I remember at the time I was painting a mural inside a hippie-ish crisis call center in downtown Rockville but spending much of the day watching the hearings on the TV in the room. The hearings Bob and I attended were not the exciting ones, like John Dean or the revelation of the secret tapes. Instead, they featured the droning testimony of Maurice Stans, who had been the Commerce Secretary in the Nixon administration but was the treasurer for CREEP, the Committee to Re-Elect the President.
SIDE NOTE: I played a gig for CREEP. No idea how or why — my band was a typical Top 40 cover band made up of shaggy youngsters. Up With People we were not. But whoever booked us sent over a 45 r.p.m. disc of the campaign’s theme song, Nixon’s the One. We had to learn it for the show. Also for reasons I cannot recall, that record is not in my collection.
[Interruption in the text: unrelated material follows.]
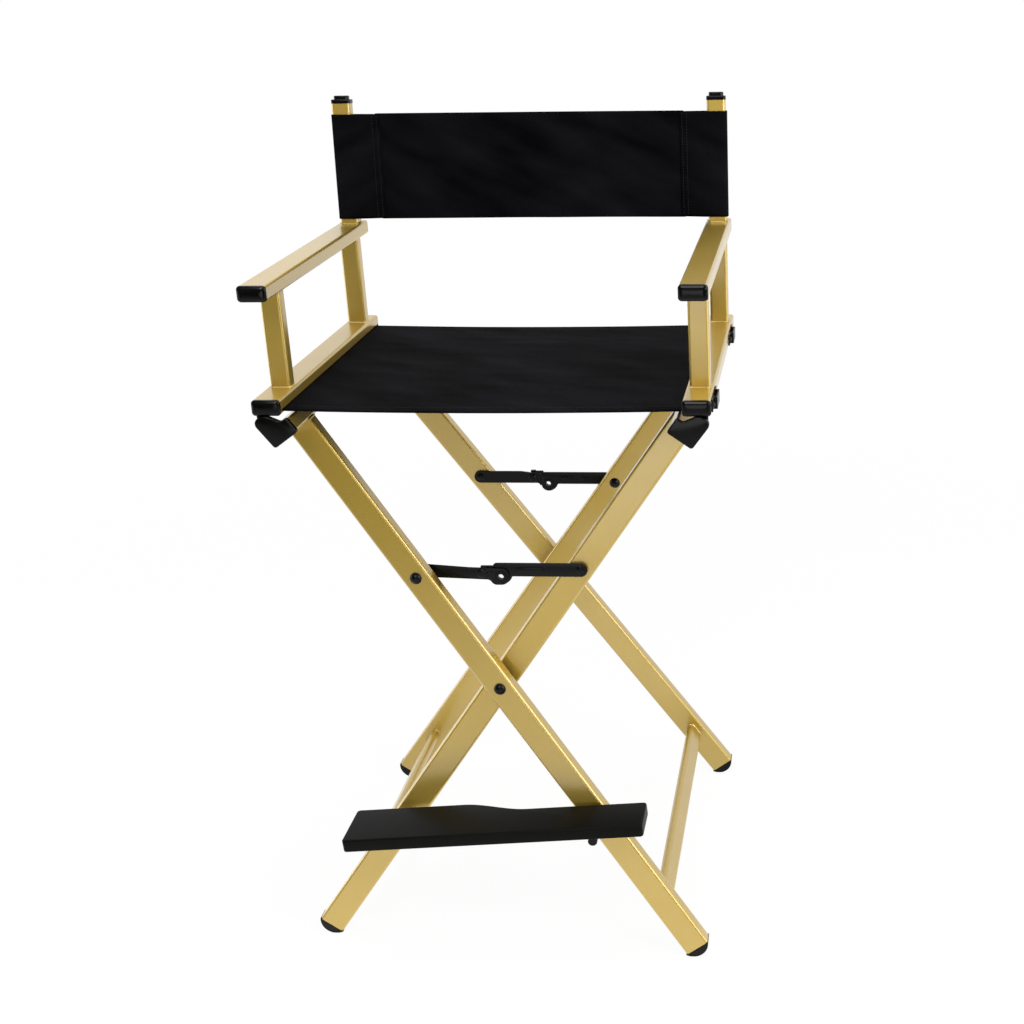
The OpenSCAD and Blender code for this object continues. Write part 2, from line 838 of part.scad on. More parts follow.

The gig was at some big building in Arlington, Va., maybe Crystal City. (Oh, sorry — “National Landing.” Bite me, Bezos.) Most of my memories are of button-down Republicans giving us the side-eye, or in one case tossing off the witticism, “Is that a boy or a girl?” The only positive attention, and it wasn’t much, came when we played Nixon’s the One. Man, I wish I still had that record.
[UPDATE: My pal Peter Gilstrap did a fantabulous interview with the composer of Nixon’s the One, Vic Caesar. It is one wild ride!]
SIDER NOTE: Years later I would play on an anti-Nixon song, Don’t Buy Books By Crooks, which was a protest over the disgraced president getting millions of dollars to write his memoirs. The group was featured on the Today Show but I didn’t feel like going to New York.
Anyway. I thought that I had taken photos inside the hearing room, but I didn’t. Probably because it was not allowed. I do have shots of people lined up outside the Capitol, some interior shots of the architecture, and shots of the many police overlooking the crowd. Plus Bob clowning around. And there are pictures of the hearings on my bedroom TV.
When the transcripts of the tapes were released, my uncle asked me to buy him a copy. Uncle Gene had been Nixon’s roommate in the Navy. (He was also Jimmy Stewart‘s roommate at Princeton. And my cousin went to high school with Martha Stewart. But I digress.)
Gene and Nixon remained friends. Here’s a picture of Uncle Gene welcoming Dick and Pat Nixon to Binghamton during the 1960 presidential campaign. He was on the reviewing stand for the first Inauguration. (At the same time that Led Zeppelin was playing at the Wheaton Youth Center!) I have the official button he wore.
So I dutifully stood in line at the Government Printing Office and bought two copies, one for Uncle Gene and one for me. Gene was a staunch defender of Nixon but after sending him the transcript book there wasn’t much discussion.
That book is in my archives. Still looking for a copy of Nixon’s the One.